◆ Exercise ◆
From the data that follows, print exactly the lines starting at the one containing "for wheel, wheel_sign" and ending at the one containing "obj.matrix_world = Matrix.Identity(4)"; include both of them and nothing more.

◆ Records for this exercise ◆
┌──

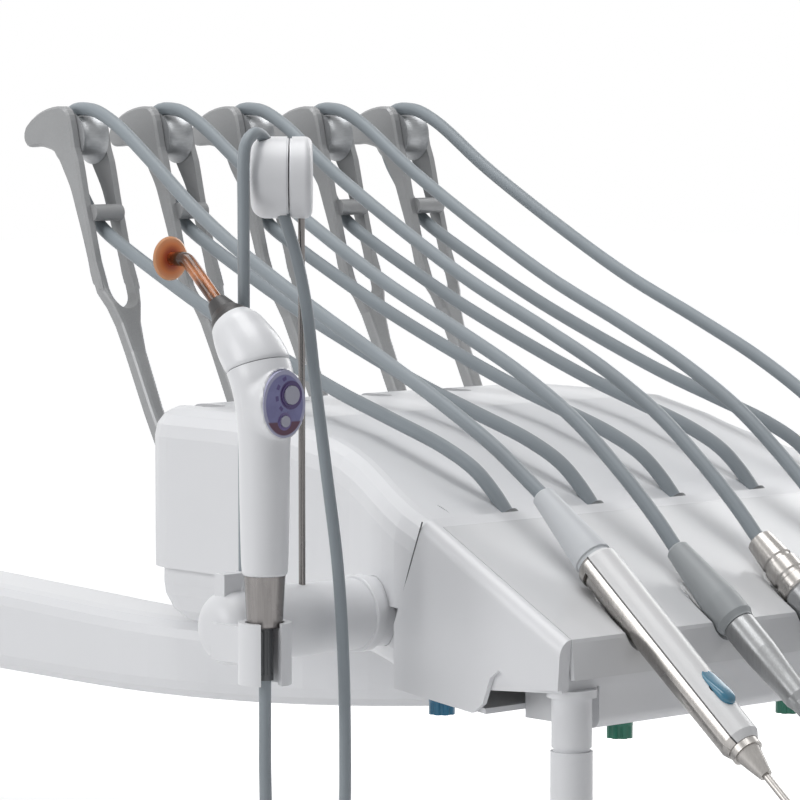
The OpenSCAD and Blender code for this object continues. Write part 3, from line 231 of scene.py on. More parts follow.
class Nodes:
    """A small hand for building one node material."""

    def __init__(self, name):
        self.material = bpy.data.materials.new(name)
        self.material.use_nodes = True
        self.tree = self.material.node_tree
        self.shader = self.tree.nodes["Principled BSDF"]

    def add(self, kind, **values):
        """A node, with its properties and unlinked inputs set."""
        node = self.tree.nodes.new(kind)
        for key, value in values.items():
            if hasattr(node, key):
                setattr(node, key, value)
            else:
                node.inputs[key.replace("_", " ")].default_value = value
        return node

    def link(self, out, into):
        self.tree.links.new(out, into)

    def drive(self, socket, out):
        """Links out to an input of the shader."""
        self.link(out, self.shader.inputs[socket])

    def fix(self, **values):
        """Sets the shader's own sockets."""
        for key, value in values.items():
            self.shader.inputs[key.replace("_", " ")].default_value = value

    def coords(self, stretch=(1, 1, 1), turn=(0, 0, 0), skin=False, shift=(0, 0, 0)):
        """Object coordinates, or the piece's own UV map, stretched, turned and shifted."""
        if skin:
            out = self.add("ShaderNodeUVMap", uv_map="Skin").outputs["UV"]
        else:
            out = self.add("ShaderNodeTexCoord").outputs["Object"]
        mapping = self.add("ShaderNodeMapping", Location=shift, Rotation=turn, Scale=stretch)
        self.link(out, mapping.inputs["Vector"])
        return mapping.outputs["Vector"]

    def noise(self, vector, scale, detail=3.0, roughness=0.5):
        node = self.add("ShaderNodeTexNoise", Scale=scale, Detail=detail, Roughness=roughness)
        self.link(vector, node.inputs["Vector"])
        return node.outputs["Fac"]

    def ramp(self, fac, stops):
        """Colour stops of (position, colour) along fac."""
        node = self.add("ShaderNodeValToRGB")
        elements = node.color_ramp.elements
        while len(elements) < len(stops):
            elements.new(0.5)
        for element, (position, colour) in zip(elements, stops):
            element.position = position
            element.color = (*colour, 1.0)
        self.link(fac, node.inputs["Fac"])
        return node.outputs["Color"]

    def span(self, fac, low, high, from_low=0.0, from_high=1.0):
        """fac, from between its two ends to between low and high."""
        node = self.add("ShaderNodeMapRange", From_Min=from_low, From_Max=from_high, To_Min=low, To_Max=high)
        self.link(fac, node.inputs["Value"])
        return node.outputs["Result"]

    def mix(self, below, above, factor=1.0, blend_type="MIX"):
        """Two colours, each given or linked, mixed by a factor, given or linked."""
        node = self.add("ShaderNodeMix", data_type="RGBA", blend_type=blend_type)
        for socket, value in (("Factor", factor), ("A", below), ("B", above)):
            if isinstance(value, bpy.types.NodeSocket):
                self.link(value, node.inputs[socket])
            elif socket == "Factor":
                node.inputs[socket].default_value = value
            else:
                node.inputs[socket].default_value = (*value, 1)
        return node.outputs["Result"]

    def maths(self, operation, *values):
        """A Math node with each input given or linked."""
        node = self.add("ShaderNodeMath", operation=operation)
        for socket, value in zip(node.inputs, values):
            if isinstance(value, bpy.types.NodeSocket):
                self.link(value, socket)
            else:
                socket.default_value = value
        return node.outputs[0]

    def length(self, vector):
        node = self.add("ShaderNodeVectorMath", operation="LENGTH")
        self.link(vector, node.inputs[0])
        return node.outputs["Value"]

    def parts(self, vector):
        """The X, Y and Z of a vector."""
        node = self.add("ShaderNodeSeparateXYZ")
        self.link(vector, node.inputs[0])
        return node.outputs

    def bump(self, height, distance, strength):
        """Links the height to the shader's normal."""
        node = self.add("ShaderNodeBump", Strength=strength, Distance=distance)
        self.link(height, node.inputs["Height"])
        self.drive("Normal", node.outputs["Normal"])


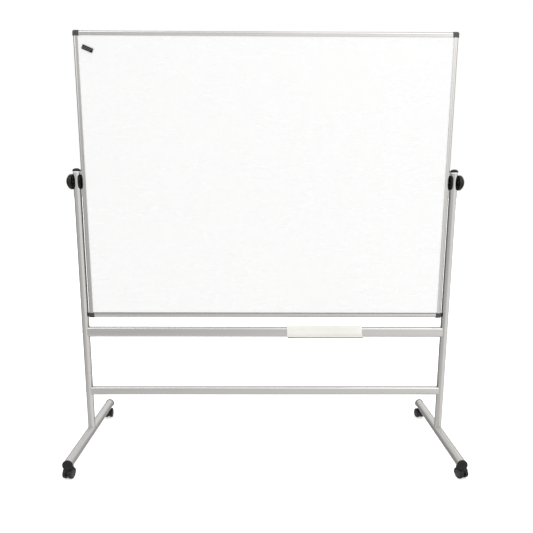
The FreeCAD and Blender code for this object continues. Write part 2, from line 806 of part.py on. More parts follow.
def castor_hood(name):
    """A hood: a web between the wheels, a curved roof over them and a boss round the stem."""
    half = "($wheel_inner + $wheel_width - $hood_side)"
    wide = "4 * $hood_radius"
    drum = cylinder(
        name + "_drum", "$hood_radius", "2 * " + half, "-" + half, "-$castor_trail", "$wheel_radius", "X"
    )
    roof_room = box(
        name + "_roof_room", wide, wide, wide,
        "-2 * $hood_radius", "-$castor_trail - $hood_nose", "$wheel_radius + $hood_brow",
    )
    skirt_room = box(
        name + "_skirt_room", wide, wide, wide,
        "-2 * $hood_radius", "-$castor_trail + $hood_brow", "$hood_skirt",
    )
    boss_tall = "%s - $hood_clear - $wheel_radius" % FOOT_UNDER
    boss = cylinder(name + "_boss", "$boss_radius", boss_tall, "0", "0", "$wheel_radius")
    axle_boss = cylinder(
        name + "_axle_boss", "$axle_boss", "2 * $hood_web",
        "-$hood_web", "-$castor_trail", "$wheel_radius", "X",
    )
    shell = common(name + "_shell", drum, fuse(name + "_rooms", roof_room, skirt_room))
    wheel_rooms = []
    for side, sign in SIDES:
        low = "$hood_web" if sign > 0 else "-$hood_web - $hood_radius"
        wheel_rooms.append(cylinder(
            "%s_wheel_room_%s" % (name, side), "$hood_pocket", "$hood_radius", low,
            "-$castor_trail", "$wheel_radius", "X",
        ))
    axle_room = cylinder(
        name + "_axle_room", "$axle_radius", "2 * " + half,
        "-" + half, "-$castor_trail", "$wheel_radius", "X",
    )
    stem_tall = "$stem_top - $stem_bottom"
    stem_room = cylinder(name + "_stem_room", "$stem_radius", stem_tall, "0", "0", "$stem_bottom")
    return cut(name, fuse(name + "_solid", shell, boss, axle_boss), *wheel_rooms, axle_room, stem_room)


def castor_wheel(name, sign):
    """A wheel with rounded edges and a shallow dish in its outer face."""
    body = new_body(name + "_body")
    section = new_sketch(body, name + "_section", "YZ_Plane")
    circle(section, "$wheel_radius")
    circle(section, "$axle_radius + $running_gap")
    tyre = pad(body, name + "_tyre", section, "$wheel_width")
    rim = DIMENSIONS["wheel_radius"]

    def is_rim(edge):
        if not hasattr(edge.Curve, "Radius") or edge.BoundBox.XLength > 1e-3:
            return False
        return abs(edge.Curve.Radius - rim) < 1e-3

    tyre = round_edges(body, name + "_round", tyre, "$wheel_round", is_rim)
    near = "$wheel_inner" if sign > 0 else "-$wheel_inner - $wheel_width"
    place(body, near, "-$castor_trail", "$wheel_radius")
    dish_x = "%d * ($wheel_inner + $wheel_width)" % sign
    dish_start = "%s - $dish" % dish_x
    dish = cylinder(
        name + "_hollow", "$dish_radius", "2 * $dish", dish_start, "-$castor_trail", "$wheel_radius", "X"
    )
    return cut(name + "_dished", body, dish)


def castor_axle(name):
    """A pin with a flat head at each end, which keeps the wheels on."""
    half = "($wheel_inner + $wheel_width - $fit_gap)"
    head_thick = "($dish - 2 * $fit_gap)"
    shaft = cylinder(
        name + "_shaft", "$axle_radius", "2 * " + half, "-" + half, "-$castor_trail", "$wheel_radius", "X"
    )
    heads = []
    for side, sign in SIDES:
        low = "%s - %s" % (half, head_thick) if sign > 0 else "-" + half
        head = "%s_head_%s" % (name, side)
        heads.append(cylinder(head, "$axle_head", head_thick, low, "-$castor_trail", "$wheel_radius", "X"))
    return fuse(name, shaft, *heads)


for side, sign in SIDES:
    for end, way in ENDS:
        mark = "%s_%s" % (end, side)
        stand_x = "%d * $post_x" % sign
        stand_y = castor_y(way)
        rest = FreeCAD.Rotation(Z_AXIS, CASTOR_REST[(end, side)])
        keep(place(castor_hood("hood_" + mark), stand_x, stand_y, "0", rest), "castor_hood_" + mark)
        keep(place(castor_axle("axle_" + mark), stand_x, stand_y, "0", rest), "castor_axle_" + mark)
        for wheel, wheel_sign in (("a", -1), ("b", 1)):
            name = "wheel_%s_%s" % (wheel, mark)
            keep(place(castor_wheel(name, wheel_sign), stand_x, stand_y, "0", rest), "castor_" + name)
        stem_tall = "$stem_top - $stem_bottom"
        stem = cylinder("stem_" + mark, "$stem_radius", stem_tall, stand_x, stand_y, "$stem_bottom")
        keep(stem, "castor_stem_" + mark)

# --- Check and write ----------------------------------------------------------------------------

doc.recompute()
for thing in doc.Objects:
    if "Invalid" in thing.State or "Error" in thing.State:
        raise RuntimeError("%s did not recompute: %s" % (thing.Name, thing.State))
for node in nodes:
    if node.Shape.isNull() or not node.Shape.isValid() or not node.Shape.Solids:
        raise RuntimeError("%s has no valid solid" % node.Label)

os.makedirs("parts", exist_ok=True)
for node in nodes:
    node.Shape.exportStep("parts/%s.step" % node.Label)
    print("%-28s %10.1f mm3  %d solid(s)" % (node.Label, node.Shape.Volume, len(node.Shape.Solids)))
print(len(nodes), "sub-parts")
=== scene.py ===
import math

import bmesh
import bpy
from mathutils import Matrix, Vector


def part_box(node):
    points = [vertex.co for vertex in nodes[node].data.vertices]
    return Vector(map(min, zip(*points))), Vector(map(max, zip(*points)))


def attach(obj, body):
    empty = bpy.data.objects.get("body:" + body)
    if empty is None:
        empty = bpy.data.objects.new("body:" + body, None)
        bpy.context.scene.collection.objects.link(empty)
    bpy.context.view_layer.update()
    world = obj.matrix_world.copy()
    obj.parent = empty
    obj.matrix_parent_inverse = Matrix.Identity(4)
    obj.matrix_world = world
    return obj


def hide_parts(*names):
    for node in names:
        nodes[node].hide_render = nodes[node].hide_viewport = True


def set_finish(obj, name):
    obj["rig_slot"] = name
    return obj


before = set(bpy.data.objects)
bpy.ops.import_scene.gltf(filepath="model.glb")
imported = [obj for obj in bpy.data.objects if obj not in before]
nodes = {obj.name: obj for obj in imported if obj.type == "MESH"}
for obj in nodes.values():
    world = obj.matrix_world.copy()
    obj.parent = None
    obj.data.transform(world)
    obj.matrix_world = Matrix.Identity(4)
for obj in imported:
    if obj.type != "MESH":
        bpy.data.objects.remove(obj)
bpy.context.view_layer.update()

# Lengths are in metres: X grows to the object's right as the camera sees it, -Y towards the camera, Z up.

SIDES = (("left", -1), ("right", 1))
ENDS = (("front", -1), ("back", 1))

# --- Camera -------------------------------------------------------------------------------------

# A pinhole camera fitted to the photograph's outlines, with its angles in radians.
IMAGE_SIZE = 533
SENSOR = 36.0
FOCAL_PIXELS = 516.93
CAMERA_AT = (-0.01248, -2.1325, 1.16127)
CAMERA_YAW = 0.0076
CAMERA_PITCH = 0.1757
CAMERA_ROLL = -0.0033
LOWERED_PIXELS = 4.06
FARTHEST_SEEN = 100


def add_camera():
    """A camera in front of the board, a little above its middle and tilted down."""
    ahead = Vector((
        math.sin(CAMERA_YAW) * math.cos(CAMERA_PITCH),
        math.cos(CAMERA_YAW) * math.cos(CAMERA_PITCH),
        -math.sin(CAMERA_PITCH),
    ))
    right = Vector((math.cos(CAMERA_YAW), -math.sin(CAMERA_YAW), 0))
    down = ahead.cross(right)
    across = right * math.cos(CAMERA_ROLL) + down * math.sin(CAMERA_ROLL)
    below = down * math.cos(CAMERA_ROLL) - right * math.sin(CAMERA_ROLL)
    data = bpy.data.cameras.new("view")
    data.sensor_width = SENSOR
    data.lens = SENSOR * FOCAL_PIXELS / IMAGE_SIZE
    data.shift_y = LOWERED_PIXELS / IMAGE_SIZE
    data.clip_end = FARTHEST_SEEN
    camera = bpy.data.objects.new("view", data)
    turned = Matrix((across, -below, -ahead)).transposed()
    camera.matrix_world = Matrix.Translation(CAMERA_AT) @ turned.to_4x4()
    bpy.context.scene.collection.objects.link(camera)
    bpy.context.scene.camera = camera


add_camera()

# --- Nodes --------------------------------------------------------------------------------------

# The colour sockets of a Mix node, which share their names with its other sockets.
MIX_FACTOR, MIX_A, MIX_B, MIX_RESULT = 0, 6, 7, 2


def add_node(tree, kind, inputs=None, **settings):
    """A new node. Each input, by name or number, is a value or the output that feeds it."""
    node = tree.nodes.new(kind)
    for key, value in settings.items():
        setattr(node, key, value)
    for key, value in (inputs or {}).items():
        if isinstance(value, bpy.types.NodeSocket):
            tree.links.new(value, node.inputs[key])
        else:
            node.inputs[key].default_value = value
    return node


def opaque(colour):
    """A colour with its alpha; an output is left as it is."""
    return colour if isinstance(colour, bpy.types.NodeSocket) else (*colour, 1)


def mix_colours(tree, factor, a, b):
    inputs = {MIX_FACTOR: factor, MIX_A: opaque(a), MIX_B: opaque(b)}
    return add_node(tree, "ShaderNodeMix", inputs, data_type="RGBA").outputs[MIX_RESULT]


def grey(value):
    return (value,) * 3


# --- Procedural looks ---------------------------------------------------------------------------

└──

◆ Answer ◆
        for wheel, wheel_sign in (("a", -1), ("b", 1)):
            name = "wheel_%s_%s" % (wheel, mark)
            keep(place(castor_wheel(name, wheel_sign), stand_x, stand_y, "0", rest), "castor_" + name)
        stem_tall = "$stem_top - $stem_bottom"
        stem = cylinder("stem_" + mark, "$stem_radius", stem_tall, stand_x, stand_y, "$stem_bottom")
        keep(stem, "castor_stem_" + mark)

# --- Check and write ----------------------------------------------------------------------------

doc.recompute()
for thing in doc.Objects:
    if "Invalid" in thing.State or "Error" in thing.State:
        raise RuntimeError("%s did not recompute: %s" % (thing.Name, thing.State))
for node in nodes:
    if node.Shape.isNull() or not node.Shape.isValid() or not node.Shape.Solids:
        raise RuntimeError("%s has no valid solid" % node.Label)

os.makedirs("parts", exist_ok=True)
for node in nodes:
    node.Shape.exportStep("parts/%s.step" % node.Label)
    print("%-28s %10.1f mm3  %d solid(s)" % (node.Label, node.Shape.Volume, len(node.Shape.Solids)))
print(len(nodes), "sub-parts")
=== scene.py ===
import math

import bmesh
import bpy
from mathutils import Matrix, Vector


def part_box(node):
    points = [vertex.co for vertex in nodes[node].data.vertices]
    return Vector(map(min, zip(*points))), Vector(map(max, zip(*points)))


def attach(obj, body):
    empty = bpy.data.objects.get("body:" + body)
    if empty is None:
        empty = bpy.data.objects.new("body:" + body, None)
        bpy.context.scene.collection.objects.link(empty)
    bpy.context.view_layer.update()
    world = obj.matrix_world.copy()
    obj.parent = empty
    obj.matrix_parent_inverse = Matrix.Identity(4)
    obj.matrix_world = world
    return obj


def hide_parts(*names):
    for node in names:
        nodes[node].hide_render = nodes[node].hide_viewport = True


def set_finish(obj, name):
    obj["rig_slot"] = name
    return obj


before = set(bpy.data.objects)
bpy.ops.import_scene.gltf(filepath="model.glb")
imported = [obj for obj in bpy.data.objects if obj not in before]
nodes = {obj.name: obj for obj in imported if obj.type == "MESH"}
for obj in nodes.values():
    world = obj.matrix_world.copy()
    obj.parent = None
    obj.data.transform(world)
    obj.matrix_world = Matrix.Identity(4)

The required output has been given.